Yes I know that an op amp measures the difference between two signals, but technically a Wheatstone bridge has a particular definition in engineering terminology. Let's not be loose with our technical terms...

[logictom]

Thanks for the replies. I've been hoping between this and a few other bits over the last few days.
This is forming part of a larger project and will be connected to an ADC for processing.
I've got a circuit built after some testing and simulating but still considering alternatives.

I tried using a basic inverting opamp and also a differentiating setup, the problem I had was with the ac coupling cap, because the signal is slow changing the cap had to be oversized to pass the signal. I tried to ac couple so I could remove the dc offset which eliminates the need for the second set of resistors to form the same ratio (instead using a Vdd/2 ref for multiple opamps).

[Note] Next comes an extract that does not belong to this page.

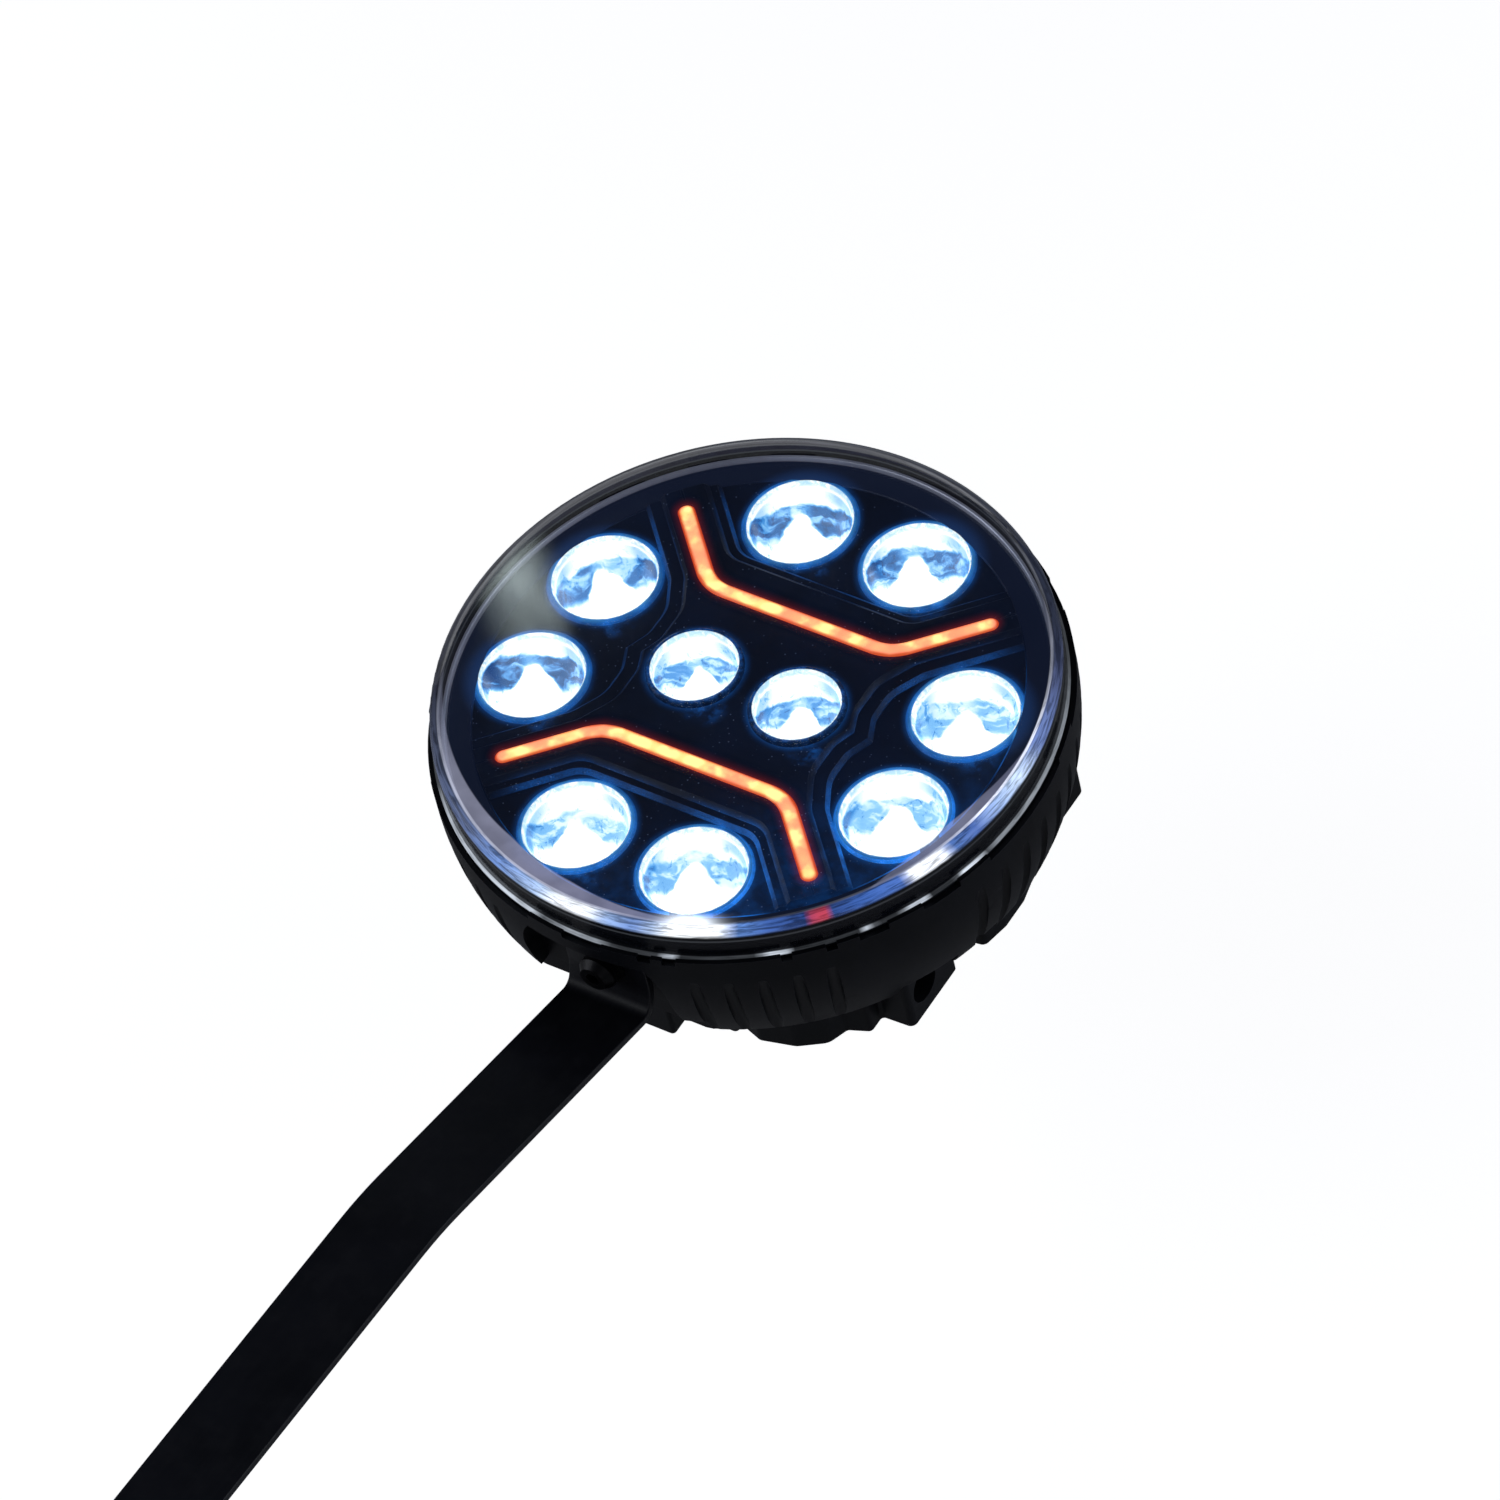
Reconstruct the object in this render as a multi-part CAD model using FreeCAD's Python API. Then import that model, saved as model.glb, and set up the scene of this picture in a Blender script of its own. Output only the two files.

Is there anyway to ac couple the signal without large caps or am I stuck with using the resistor divider as a ref?
Thanks.

[Zad]

Maybe I have the wrong end of this (its possible, as it is still 26C in here at 1am, and horrible humidity) but you seem to be using a capacitor to remove a DC offset from a wanted signal that is itself very nearly DC?

[logictom]

Pretty much, so I can offset it to around Vdd/2.... is there another way?
Ditto to the conditions, I've had fans blowing all day and it's still too warm.

[IanB]

Jeri Ellsworth is doing something rather similar here with a motion detector (filtering out fast and slow changing signals and keeping just the ones of interest):



Maybe some clues there for your own project?

(The time constant of an RC network depends on both R and C, so maybe you can increase R instead of having a bigger C?)